Несколько секунд он лежал, откинувшись на подушки, близкий к обмороку. Потом немного пришел в себя и несколько дрожащим голосом снова принялся благодарить меня за участие, которое я собирался принять в его защите.
— Один вопрос, сэр, — сказал я, когда он на минуту остановился. — Скажите, правда ли, что деньги и теперь при вас?
Вопрос этот ему очень не понравился, но он нехотя согласился, что небольшая сумма у него есть.
— Так вот, — продолжал я: — ведь они добиваются своих денег? Почему бы их не отдать им?
— Увы! — ответил он, покачивая головой. — Я уже пытался сделать это, мистер Кессилис, но нет! Как это ни ужасно, они жаждут крови!
— Хеддлстон, не надо передергивать, — сказал Норсмор. — Вам следовало бы добавить, что вы не предлагали и восьмидесяти из двухсот восьмидесяти тысяч. О разнице стоило бы упомянуть: это, как говорится, кругленькая сумма. И эти итальянцы, как мне кажется, рассуждают по-своему вполне резонно.
— А деньги здесь, в павильоне? — спросил я.
— Тут. Но лучше бы им быть на дне моря, — сказал Норсмор и внезапно закричал на мистера Хеддлстона, к которому я обернулся спиной: — Что это вы мне строите гримасы? Вы что, думаете, что Кессилис предаст вас?

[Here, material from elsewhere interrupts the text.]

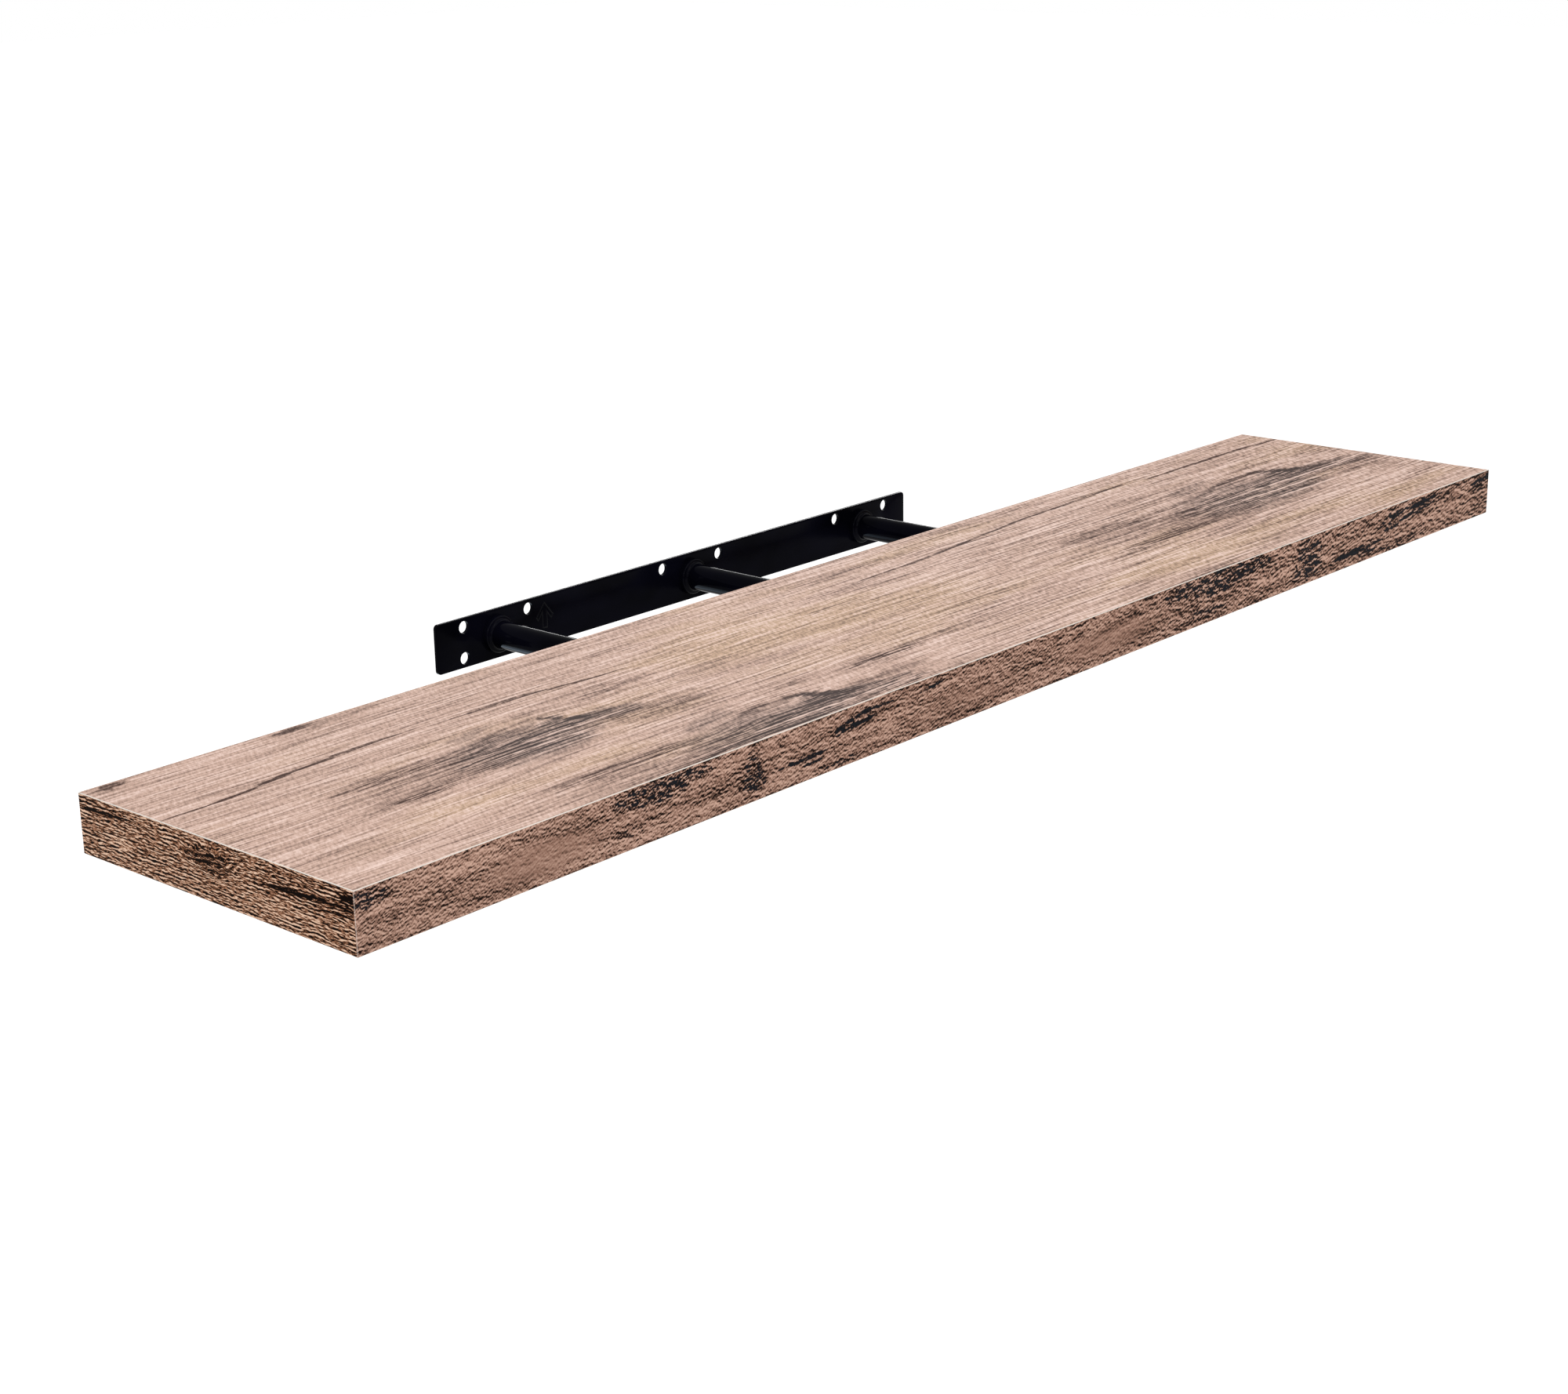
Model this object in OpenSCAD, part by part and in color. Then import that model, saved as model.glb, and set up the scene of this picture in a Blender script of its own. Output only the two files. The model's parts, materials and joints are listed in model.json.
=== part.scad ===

Мистер Хеддлстон поспешил уверить, что ничего такого ему и в голову не приходило.
— Ну то-то же! — угрюмо оборвал его Норсмор. — Вы рискуете, в конце концов, наскучить нам. Что вы хотели предложить? — обратился он ко мне.
— Я собирался предложить вам на сегодня вот что, — сказал я. — Давайте-ка вынесем эти деньги, сколько их есть, и положим перед дверьми павильона. И если придут карбонарии — ну что ж, деньги-то ведь принадлежат им…
— Нет, нет, — завопил мистер Хеддлстон, — не им! Во всяком случае, не только им, но всем кредиторам. Все они имеют право на свою долю.